= Exercise =
Of the lines below, count those containing the word "this". Reply with the number alone.

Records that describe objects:
>> begin

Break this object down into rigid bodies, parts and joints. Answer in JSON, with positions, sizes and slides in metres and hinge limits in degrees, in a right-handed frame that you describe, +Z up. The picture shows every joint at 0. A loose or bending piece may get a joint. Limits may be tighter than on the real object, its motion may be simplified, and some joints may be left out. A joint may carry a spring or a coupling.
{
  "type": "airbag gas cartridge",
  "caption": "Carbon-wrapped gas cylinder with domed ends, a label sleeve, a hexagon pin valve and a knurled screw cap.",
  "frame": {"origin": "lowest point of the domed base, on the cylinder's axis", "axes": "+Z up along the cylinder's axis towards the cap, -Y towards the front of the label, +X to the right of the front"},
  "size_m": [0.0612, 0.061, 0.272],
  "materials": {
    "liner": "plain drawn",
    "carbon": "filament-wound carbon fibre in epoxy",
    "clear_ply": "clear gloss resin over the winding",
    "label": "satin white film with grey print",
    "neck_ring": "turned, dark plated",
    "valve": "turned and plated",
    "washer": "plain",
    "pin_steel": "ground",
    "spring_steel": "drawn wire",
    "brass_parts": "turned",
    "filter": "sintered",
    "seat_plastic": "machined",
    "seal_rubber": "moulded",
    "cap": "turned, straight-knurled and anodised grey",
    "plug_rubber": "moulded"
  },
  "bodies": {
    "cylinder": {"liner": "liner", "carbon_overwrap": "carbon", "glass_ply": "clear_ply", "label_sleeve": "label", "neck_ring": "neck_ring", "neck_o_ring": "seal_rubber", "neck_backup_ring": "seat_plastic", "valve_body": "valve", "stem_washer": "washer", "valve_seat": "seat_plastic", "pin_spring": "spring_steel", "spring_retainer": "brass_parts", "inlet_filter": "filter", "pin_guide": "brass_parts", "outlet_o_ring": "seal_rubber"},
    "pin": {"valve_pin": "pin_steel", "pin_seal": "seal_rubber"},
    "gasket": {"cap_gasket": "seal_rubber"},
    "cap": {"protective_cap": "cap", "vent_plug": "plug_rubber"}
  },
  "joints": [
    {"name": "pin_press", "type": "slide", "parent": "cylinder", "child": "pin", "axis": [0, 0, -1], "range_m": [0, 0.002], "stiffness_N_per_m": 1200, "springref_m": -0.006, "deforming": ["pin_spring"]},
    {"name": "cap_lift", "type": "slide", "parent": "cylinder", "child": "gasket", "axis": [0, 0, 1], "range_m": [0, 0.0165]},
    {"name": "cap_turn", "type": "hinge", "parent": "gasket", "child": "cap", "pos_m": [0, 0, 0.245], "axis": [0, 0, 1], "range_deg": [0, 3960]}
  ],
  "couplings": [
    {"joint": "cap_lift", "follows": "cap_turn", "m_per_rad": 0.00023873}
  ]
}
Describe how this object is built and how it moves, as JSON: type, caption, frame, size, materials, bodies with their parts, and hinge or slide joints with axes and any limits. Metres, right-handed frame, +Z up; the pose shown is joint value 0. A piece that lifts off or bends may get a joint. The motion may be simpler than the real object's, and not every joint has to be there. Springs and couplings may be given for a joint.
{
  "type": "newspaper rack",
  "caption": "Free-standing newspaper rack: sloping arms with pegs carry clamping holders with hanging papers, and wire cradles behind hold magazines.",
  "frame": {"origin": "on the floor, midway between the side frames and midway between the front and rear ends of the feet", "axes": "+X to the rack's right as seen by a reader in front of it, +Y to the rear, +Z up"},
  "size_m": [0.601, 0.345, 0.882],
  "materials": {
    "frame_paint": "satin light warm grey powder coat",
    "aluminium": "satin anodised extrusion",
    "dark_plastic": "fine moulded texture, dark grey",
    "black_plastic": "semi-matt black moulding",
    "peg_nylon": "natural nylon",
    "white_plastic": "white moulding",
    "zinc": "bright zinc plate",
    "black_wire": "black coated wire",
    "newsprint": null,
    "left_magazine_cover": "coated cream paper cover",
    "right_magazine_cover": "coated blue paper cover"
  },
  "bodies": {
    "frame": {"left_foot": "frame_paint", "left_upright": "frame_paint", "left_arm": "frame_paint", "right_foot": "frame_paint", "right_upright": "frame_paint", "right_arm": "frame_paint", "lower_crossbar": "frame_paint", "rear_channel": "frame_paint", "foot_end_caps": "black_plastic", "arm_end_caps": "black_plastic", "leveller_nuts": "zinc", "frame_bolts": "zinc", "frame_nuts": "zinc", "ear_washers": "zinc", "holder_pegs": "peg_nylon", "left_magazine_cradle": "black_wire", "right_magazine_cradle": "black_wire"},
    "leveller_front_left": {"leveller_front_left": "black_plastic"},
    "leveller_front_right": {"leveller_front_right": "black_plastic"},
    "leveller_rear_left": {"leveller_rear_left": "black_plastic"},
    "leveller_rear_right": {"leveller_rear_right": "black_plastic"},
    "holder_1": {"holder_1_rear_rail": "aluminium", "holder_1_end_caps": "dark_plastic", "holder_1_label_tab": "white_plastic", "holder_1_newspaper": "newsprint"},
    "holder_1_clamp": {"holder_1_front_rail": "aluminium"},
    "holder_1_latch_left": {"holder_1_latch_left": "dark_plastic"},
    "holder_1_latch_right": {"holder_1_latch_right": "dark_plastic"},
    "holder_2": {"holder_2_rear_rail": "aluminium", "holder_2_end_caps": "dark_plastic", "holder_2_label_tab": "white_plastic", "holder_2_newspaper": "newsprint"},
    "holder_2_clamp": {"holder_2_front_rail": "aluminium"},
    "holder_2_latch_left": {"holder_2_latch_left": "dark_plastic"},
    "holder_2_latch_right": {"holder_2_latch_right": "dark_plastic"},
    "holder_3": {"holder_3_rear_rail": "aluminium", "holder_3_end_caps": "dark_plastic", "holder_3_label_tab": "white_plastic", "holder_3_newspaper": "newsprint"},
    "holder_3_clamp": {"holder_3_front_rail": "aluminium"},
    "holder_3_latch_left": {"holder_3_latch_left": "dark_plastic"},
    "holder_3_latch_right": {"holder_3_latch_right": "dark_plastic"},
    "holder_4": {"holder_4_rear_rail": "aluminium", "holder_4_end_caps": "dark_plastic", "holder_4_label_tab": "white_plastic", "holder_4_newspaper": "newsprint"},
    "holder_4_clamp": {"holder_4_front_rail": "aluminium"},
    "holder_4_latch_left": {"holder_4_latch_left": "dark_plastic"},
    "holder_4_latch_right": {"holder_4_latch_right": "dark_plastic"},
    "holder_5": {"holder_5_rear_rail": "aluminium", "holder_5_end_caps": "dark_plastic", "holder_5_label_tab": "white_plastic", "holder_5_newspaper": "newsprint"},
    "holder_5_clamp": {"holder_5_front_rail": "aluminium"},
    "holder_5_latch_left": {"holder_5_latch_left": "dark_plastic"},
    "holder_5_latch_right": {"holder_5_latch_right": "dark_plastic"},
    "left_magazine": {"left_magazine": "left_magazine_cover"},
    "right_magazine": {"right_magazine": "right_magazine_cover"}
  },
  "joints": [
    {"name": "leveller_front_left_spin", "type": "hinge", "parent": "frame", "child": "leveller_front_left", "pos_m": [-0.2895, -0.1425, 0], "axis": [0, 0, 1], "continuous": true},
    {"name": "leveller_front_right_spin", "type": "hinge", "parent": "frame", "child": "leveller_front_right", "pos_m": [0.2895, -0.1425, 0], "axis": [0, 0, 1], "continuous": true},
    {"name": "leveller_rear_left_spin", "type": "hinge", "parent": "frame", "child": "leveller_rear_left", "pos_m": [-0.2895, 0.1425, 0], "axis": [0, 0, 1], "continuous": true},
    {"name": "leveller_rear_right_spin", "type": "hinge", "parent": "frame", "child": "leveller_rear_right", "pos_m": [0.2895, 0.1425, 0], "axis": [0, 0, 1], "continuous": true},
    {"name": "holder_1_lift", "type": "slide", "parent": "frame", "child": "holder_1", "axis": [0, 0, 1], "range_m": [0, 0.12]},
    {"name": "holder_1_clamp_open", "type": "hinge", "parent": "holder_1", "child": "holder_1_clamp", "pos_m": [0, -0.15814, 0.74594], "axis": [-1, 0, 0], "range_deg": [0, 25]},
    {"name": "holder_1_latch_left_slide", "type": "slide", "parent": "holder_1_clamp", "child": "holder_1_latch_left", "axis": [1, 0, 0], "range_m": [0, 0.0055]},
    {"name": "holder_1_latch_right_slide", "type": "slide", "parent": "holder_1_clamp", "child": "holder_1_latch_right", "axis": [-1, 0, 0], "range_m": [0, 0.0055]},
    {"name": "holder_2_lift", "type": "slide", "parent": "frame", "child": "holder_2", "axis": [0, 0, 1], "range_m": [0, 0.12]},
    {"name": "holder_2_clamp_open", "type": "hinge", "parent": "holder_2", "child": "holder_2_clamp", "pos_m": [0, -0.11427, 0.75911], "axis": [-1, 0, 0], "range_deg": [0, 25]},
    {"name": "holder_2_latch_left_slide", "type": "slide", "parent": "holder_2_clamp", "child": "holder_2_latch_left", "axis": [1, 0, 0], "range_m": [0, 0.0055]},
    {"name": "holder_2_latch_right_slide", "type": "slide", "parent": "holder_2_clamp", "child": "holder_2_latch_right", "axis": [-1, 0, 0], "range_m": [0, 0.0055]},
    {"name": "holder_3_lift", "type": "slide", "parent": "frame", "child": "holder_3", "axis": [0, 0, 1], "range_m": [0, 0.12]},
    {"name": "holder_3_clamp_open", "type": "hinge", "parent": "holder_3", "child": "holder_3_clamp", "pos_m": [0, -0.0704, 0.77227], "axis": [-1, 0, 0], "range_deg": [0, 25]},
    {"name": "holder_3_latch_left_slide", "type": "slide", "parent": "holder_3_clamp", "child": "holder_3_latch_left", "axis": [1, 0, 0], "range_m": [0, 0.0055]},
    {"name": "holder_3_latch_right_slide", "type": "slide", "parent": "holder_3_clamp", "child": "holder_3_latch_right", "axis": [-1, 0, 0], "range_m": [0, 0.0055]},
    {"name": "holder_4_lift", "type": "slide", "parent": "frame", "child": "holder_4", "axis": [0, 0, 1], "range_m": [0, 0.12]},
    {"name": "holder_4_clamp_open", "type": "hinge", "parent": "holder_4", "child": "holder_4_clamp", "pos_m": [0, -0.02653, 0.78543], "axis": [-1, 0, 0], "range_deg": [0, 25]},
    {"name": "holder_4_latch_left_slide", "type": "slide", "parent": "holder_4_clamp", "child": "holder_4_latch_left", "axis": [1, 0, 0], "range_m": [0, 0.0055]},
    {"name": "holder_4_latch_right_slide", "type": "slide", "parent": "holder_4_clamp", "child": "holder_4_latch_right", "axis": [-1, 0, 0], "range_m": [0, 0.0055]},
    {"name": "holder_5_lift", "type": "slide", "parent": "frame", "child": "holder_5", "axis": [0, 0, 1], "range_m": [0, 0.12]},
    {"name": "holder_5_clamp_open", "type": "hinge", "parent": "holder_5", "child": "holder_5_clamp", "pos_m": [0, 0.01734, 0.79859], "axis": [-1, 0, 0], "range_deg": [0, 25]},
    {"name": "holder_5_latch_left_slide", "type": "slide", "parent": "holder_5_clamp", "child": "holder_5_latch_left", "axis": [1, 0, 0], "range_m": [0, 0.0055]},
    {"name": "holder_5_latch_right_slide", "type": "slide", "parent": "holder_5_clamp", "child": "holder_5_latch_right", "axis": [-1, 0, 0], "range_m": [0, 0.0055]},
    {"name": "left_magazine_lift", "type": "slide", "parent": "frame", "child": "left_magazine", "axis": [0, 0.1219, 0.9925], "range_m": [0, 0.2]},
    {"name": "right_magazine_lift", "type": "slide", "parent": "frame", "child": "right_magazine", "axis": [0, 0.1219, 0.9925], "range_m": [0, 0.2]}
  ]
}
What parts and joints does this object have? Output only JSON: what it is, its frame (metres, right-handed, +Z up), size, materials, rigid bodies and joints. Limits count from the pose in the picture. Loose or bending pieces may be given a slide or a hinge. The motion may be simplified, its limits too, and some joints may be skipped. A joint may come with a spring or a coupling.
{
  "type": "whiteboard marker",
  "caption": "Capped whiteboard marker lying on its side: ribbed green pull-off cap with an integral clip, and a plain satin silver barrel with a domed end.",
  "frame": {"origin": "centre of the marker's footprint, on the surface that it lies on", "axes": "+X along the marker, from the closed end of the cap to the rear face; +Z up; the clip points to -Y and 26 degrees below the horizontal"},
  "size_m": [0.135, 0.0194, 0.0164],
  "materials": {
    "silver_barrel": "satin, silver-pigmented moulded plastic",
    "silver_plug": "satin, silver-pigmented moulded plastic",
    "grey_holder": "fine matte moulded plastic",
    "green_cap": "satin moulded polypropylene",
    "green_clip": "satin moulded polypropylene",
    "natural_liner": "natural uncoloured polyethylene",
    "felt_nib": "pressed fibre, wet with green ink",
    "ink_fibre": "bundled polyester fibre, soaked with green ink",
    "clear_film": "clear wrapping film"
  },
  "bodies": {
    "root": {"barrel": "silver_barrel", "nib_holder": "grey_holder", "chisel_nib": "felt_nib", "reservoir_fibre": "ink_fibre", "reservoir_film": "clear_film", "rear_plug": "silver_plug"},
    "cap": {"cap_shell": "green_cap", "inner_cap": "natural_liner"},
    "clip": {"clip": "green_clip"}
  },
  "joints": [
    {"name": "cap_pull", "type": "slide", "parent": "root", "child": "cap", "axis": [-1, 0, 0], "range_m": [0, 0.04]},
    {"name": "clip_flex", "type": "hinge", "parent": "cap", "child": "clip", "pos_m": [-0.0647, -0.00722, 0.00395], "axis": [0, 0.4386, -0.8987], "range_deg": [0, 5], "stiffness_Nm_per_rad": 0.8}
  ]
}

>> end

= Task output =
3